▼

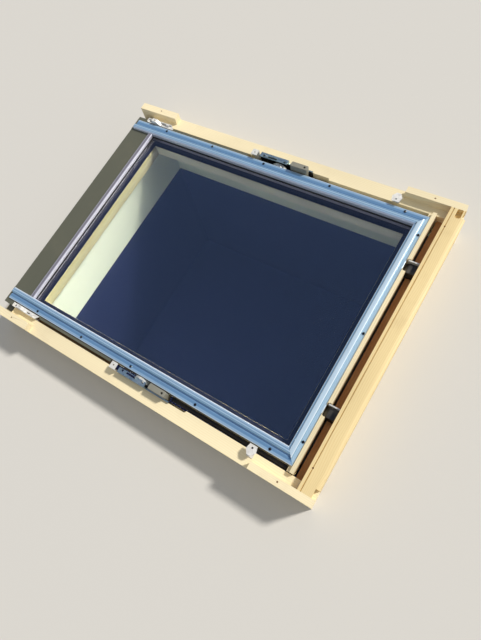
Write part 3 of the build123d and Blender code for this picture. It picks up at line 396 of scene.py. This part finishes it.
def point_cloud(found, name):
    """Loose points at the seats that were found, with the way of each kept as an attribute."""
    mesh = bpy.data.meshes.new(name)
    mesh.from_pydata([tuple(seat) for seat, *_ in found], [], [])
    mesh.attributes.new("way", "FLOAT_VECTOR", "POINT").data.foreach_set(
        "vector", [c for _, way, *_ in found for c in way])
    return placed(name, mesh)


def moved_up(tree, piece, rise):
    """A piece of a geometry tree moved along its own axis."""
    shift = add(tree, "ShaderNodeCombineXYZ", {2: rise}).outputs[0]
    return add(tree, "GeometryNodeTransform", {0: piece, "Translation": shift}).outputs[0]


def joined(tree, *pieces):
    """Pieces of a geometry tree put together."""
    made = tree.nodes.new("GeometryNodeJoinGeometry")
    for piece in pieces:
        tree.links.new(piece, made.inputs[0])
    return made.outputs[0]


def placed_along(tree, given, piece):
    """Instances of a piece on points, its top turned away from each point's way, spun at random."""
    way = add(tree, "GeometryNodeInputNamedAttribute", {"Name": "way"}, data_type="FLOAT_VECTOR").outputs[0]
    out = add(tree, "ShaderNodeVectorMath", {0: way, 3: -1.0}, operation="SCALE").outputs[0]
    aimed = add(tree, "FunctionNodeAlignRotationToVector", {"Vector": out}, axis="Z").outputs[0]
    spin = add(tree, "FunctionNodeRandomValue", {"Min": (0, 0, 0), "Max": (0, 0, 2 * math.pi),
                                                 "Seed": given["Seed"]}, data_type="FLOAT_VECTOR").outputs[0]
    spun = add(tree, "FunctionNodeRotateRotation",
               {0: aimed, 1: add(tree, "FunctionNodeEulerToRotation", {0: spin}).outputs[0]},
               rotation_space="LOCAL").outputs[0]
    points = add(tree, "GeometryNodeInstanceOnPoints", {"Points": given["Geometry"], "Instance": piece,
                                                        "Rotation": spun}).outputs[0]
    real = add(tree, "GeometryNodeRealizeInstances", {0: points}).outputs[0]
    return add(tree, "GeometryNodeSetMaterial", {"Geometry": real, "Material": given["Finish"]}).outputs[0]


dowel, given, given_out = geometry_group(
    "dowel", [("Radius", "Float", 0.0022), ("Length", "Float", 0.023), ("Crown", "Float", 0.0004),
              ("Seed", "Int", 3), ("Finish", "Material", None)])
stem = add(dowel, "GeometryNodeMeshCylinder", {"Vertices": 24, "Radius": given["Radius"],
                                               "Depth": given["Length"]}).outputs[0]
stem = moved_up(dowel, stem, mathed(dowel, "MULTIPLY", given["Length"], -0.5))
crown = add(dowel, "GeometryNodeMeshUVSphere", {"Segments": 24, "Rings": 8, "Radius": 1.0}).outputs[0]
flattened = add(dowel, "ShaderNodeCombineXYZ", {0: given["Radius"], 1: given["Radius"], 2: given["Crown"]})
crown = add(dowel, "GeometryNodeTransform", {0: crown, "Scale": flattened.outputs[0]}).outputs[0]
dowel.links.new(placed_along(dowel, given, joined(dowel, stem, crown)), given_out.inputs[0])


def beech(tree, place, shader):
    """Rough, dark end grain."""
    rings = add(tree, "ShaderNodeTexNoise", {"Vector": place, "Scale": 900.0, "Detail": 3.0}).outputs["Fac"]
    feed(tree, shader, Base_Color=blended(tree, rings, paint(158, 118, 76), paint(96, 66, 38)),
         Roughness=ranged(tree, rings, 0.3, 0.7, 0.55, 0.8))
    relief(tree, shader, rings, strength=0.4, depth=0.0002)


pins = seats("corner_pins")
_, _, _, pin_radius, _, pin_length = pins[0]
dowels = grown(point_cloud(pins, "dowel_points"), dowel,
               {"Radius": pin_radius, "Length": pin_length, "Crown": 0.0004,
                "Finish": finish_material("beech_end_grain", beech)}, "wooden_dowels", "frame")
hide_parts("corner_pins")


# Sheet over the sill and the foam strip on the sill's ledge. The sheet is folded from 1.6 mm coated
# aluminium and tucked under the hood; the foam strip seals the closed sash against the ledge.
def coated(colour, streaks, roughness, metal, dirt, along=(1.0, 26.0, 26.0), smears=1.05):
    """Factory-coated sheet: a colour, or colours across the profile, with streaks, smears and dust."""
    streak_tint = (0.48, 0.5, 0.53, 1.0)

    def build(tree, place, shader):
        drawn = clouds(tree, stretched(tree, place, along), 22.0, detail=4.0)
        smear = clouds(tree, place, 7.0, detail=4.0, roughness=0.6)
        base = colour(tree, place) if callable(colour) else paint(*colour)
        base = blended(tree, 1.0, base, ranged(tree, smear, 0.35, 0.7, 1.0, smears), "MULTIPLY")
        base = blended(tree, mathed(tree, "MULTIPLY", ranged(tree, drawn, 0.45, 0.75), streaks), base,
                       streak_tint, "MULTIPLY")
        dust = grouped(tree, grime, {"Place": place, "Size": 9.0, "Amount": dirt})["Mask"]
        feed(tree, shader, Base_Color=blended(tree, dust, base, paint(168, 150, 124)), Metallic=metal,
             Roughness=mathed(tree, "ADD", ranged(tree, smear, 0.3, 0.75, roughness - 0.03, roughness + 0.04),
                              mathed(tree, "MULTIPLY", dust, 0.35), clamp=True))
        relief(tree, shader, drawn, strength=0.06, depth=0.0002)
    return build


def foam(tree, place, shader):
    """Matt black foam with open cells."""
    cells = add(tree, "ShaderNodeTexVoronoi", {"Vector": place, "Scale": 900.0}, feature="F1")
    hollow = cells.outputs["Distance"]
    feed(tree, shader, Base_Color=blended(tree, hollow, paint(26, 26, 27), paint(52, 51, 50)), Roughness=0.95)
    relief(tree, shader, hollow, strength=0.6, depth=0.0004)


drawn_across = (26.0, 1.0, 26.0)
olive_grey = coated((97, 97, 80), streaks=0.08, roughness=0.55, metal=0.1, dirt=0.05, along=drawn_across,
                    smears=1.03)
grey_coat = finish_material("olive_grey_coat", olive_grey)
black_foam = finish_material("black_foam", foam)
dressed("sill_sheet", grey_coat)
dressed("sill_gasket", black_foam)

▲

* **REQUIREMENTS**:
Can you reproduce all the material exactly?

* **TASK RESPONSE**:
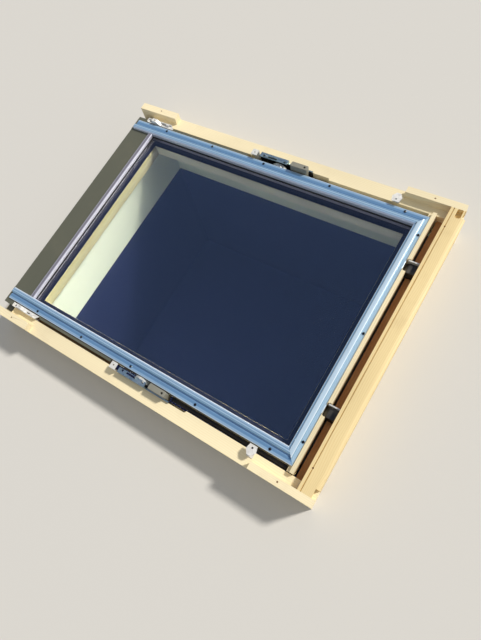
Write part 3 of the build123d and Blender code for this picture. It picks up at line 396 of scene.py. This part finishes it.
def point_cloud(found, name):
    """Loose points at the seats that were found, with the way of each kept as an attribute."""
    mesh = bpy.data.meshes.new(name)
    mesh.from_pydata([tuple(seat) for seat, *_ in found], [], [])
    mesh.attributes.new("way", "FLOAT_VECTOR", "POINT").data.foreach_set(
        "vector", [c for _, way, *_ in found for c in way])
    return placed(name, mesh)


def moved_up(tree, piece, rise):
    """A piece of a geometry tree moved along its own axis."""
    shift = add(tree, "ShaderNodeCombineXYZ", {2: rise}).outputs[0]
    return add(tree, "GeometryNodeTransform", {0: piece, "Translation": shift}).outputs[0]


def joined(tree, *pieces):
    """Pieces of a geometry tree put together."""
    made = tree.nodes.new("GeometryNodeJoinGeometry")
    for piece in pieces:
        tree.links.new(piece, made.inputs[0])
    return made.outputs[0]


def placed_along(tree, given, piece):
    """Instances of a piece on points, its top turned away from each point's way, spun at random."""
    way = add(tree, "GeometryNodeInputNamedAttribute", {"Name": "way"}, data_type="FLOAT_VECTOR").outputs[0]
    out = add(tree, "ShaderNodeVectorMath", {0: way, 3: -1.0}, operation="SCALE").outputs[0]
    aimed = add(tree, "FunctionNodeAlignRotationToVector", {"Vector": out}, axis="Z").outputs[0]
    spin = add(tree, "FunctionNodeRandomValue", {"Min": (0, 0, 0), "Max": (0, 0, 2 * math.pi),
                                                 "Seed": given["Seed"]}, data_type="FLOAT_VECTOR").outputs[0]
    spun = add(tree, "FunctionNodeRotateRotation",
               {0: aimed, 1: add(tree, "FunctionNodeEulerToRotation", {0: spin}).outputs[0]},
               rotation_space="LOCAL").outputs[0]
    points = add(tree, "GeometryNodeInstanceOnPoints", {"Points": given["Geometry"], "Instance": piece,
                                                        "Rotation": spun}).outputs[0]
    real = add(tree, "GeometryNodeRealizeInstances", {0: points}).outputs[0]
    return add(tree, "GeometryNodeSetMaterial", {"Geometry": real, "Material": given["Finish"]}).outputs[0]


dowel, given, given_out = geometry_group(
    "dowel", [("Radius", "Float", 0.0022), ("Length", "Float", 0.023), ("Crown", "Float", 0.0004),
              ("Seed", "Int", 3), ("Finish", "Material", None)])
stem = add(dowel, "GeometryNodeMeshCylinder", {"Vertices": 24, "Radius": given["Radius"],
                                               "Depth": given["Length"]}).outputs[0]
stem = moved_up(dowel, stem, mathed(dowel, "MULTIPLY", given["Length"], -0.5))
crown = add(dowel, "GeometryNodeMeshUVSphere", {"Segments": 24, "Rings": 8, "Radius": 1.0}).outputs[0]
flattened = add(dowel, "ShaderNodeCombineXYZ", {0: given["Radius"], 1: given["Radius"], 2: given["Crown"]})
crown = add(dowel, "GeometryNodeTransform", {0: crown, "Scale": flattened.outputs[0]}).outputs[0]
dowel.links.new(placed_along(dowel, given, joined(dowel, stem, crown)), given_out.inputs[0])


def beech(tree, place, shader):
    """Rough, dark end grain."""
    rings = add(tree, "ShaderNodeTexNoise", {"Vector": place, "Scale": 900.0, "Detail": 3.0}).outputs["Fac"]
    feed(tree, shader, Base_Color=blended(tree, rings, paint(158, 118, 76), paint(96, 66, 38)),
         Roughness=ranged(tree, rings, 0.3, 0.7, 0.55, 0.8))
    relief(tree, shader, rings, strength=0.4, depth=0.0002)


pins = seats("corner_pins")
_, _, _, pin_radius, _, pin_length = pins[0]
dowels = grown(point_cloud(pins, "dowel_points"), dowel,
               {"Radius": pin_radius, "Length": pin_length, "Crown": 0.0004,
                "Finish": finish_material("beech_end_grain", beech)}, "wooden_dowels", "frame")
hide_parts("corner_pins")


# Sheet over the sill and the foam strip on the sill's ledge. The sheet is folded from 1.6 mm coated
# aluminium and tucked under the hood; the foam strip seals the closed sash against the ledge.
def coated(colour, streaks, roughness, metal, dirt, along=(1.0, 26.0, 26.0), smears=1.05):
    """Factory-coated sheet: a colour, or colours across the profile, with streaks, smears and dust."""
    streak_tint = (0.48, 0.5, 0.53, 1.0)

    def build(tree, place, shader):
        drawn = clouds(tree, stretched(tree, place, along), 22.0, detail=4.0)
        smear = clouds(tree, place, 7.0, detail=4.0, roughness=0.6)
        base = colour(tree, place) if callable(colour) else paint(*colour)
        base = blended(tree, 1.0, base, ranged(tree, smear, 0.35, 0.7, 1.0, smears), "MULTIPLY")
        base = blended(tree, mathed(tree, "MULTIPLY", ranged(tree, drawn, 0.45, 0.75), streaks), base,
                       streak_tint, "MULTIPLY")
        dust = grouped(tree, grime, {"Place": place, "Size": 9.0, "Amount": dirt})["Mask"]
        feed(tree, shader, Base_Color=blended(tree, dust, base, paint(168, 150, 124)), Metallic=metal,
             Roughness=mathed(tree, "ADD", ranged(tree, smear, 0.3, 0.75, roughness - 0.03, roughness + 0.04),
                              mathed(tree, "MULTIPLY", dust, 0.35), clamp=True))
        relief(tree, shader, drawn, strength=0.06, depth=0.0002)
    return build


def foam(tree, place, shader):
    """Matt black foam with open cells."""
    cells = add(tree, "ShaderNodeTexVoronoi", {"Vector": place, "Scale": 900.0}, feature="F1")
    hollow = cells.outputs["Distance"]
    feed(tree, shader, Base_Color=blended(tree, hollow, paint(26, 26, 27), paint(52, 51, 50)), Roughness=0.95)
    relief(tree, shader, hollow, strength=0.6, depth=0.0004)


drawn_across = (26.0, 1.0, 26.0)
olive_grey = coated((97, 97, 80), streaks=0.08, roughness=0.55, metal=0.1, dirt=0.05, along=drawn_across,
                    smears=1.03)
grey_coat = finish_material("olive_grey_coat", olive_grey)
black_foam = finish_material("black_foam", foam)
dressed("sill_sheet", grey_coat)
dressed("sill_gasket", black_foam)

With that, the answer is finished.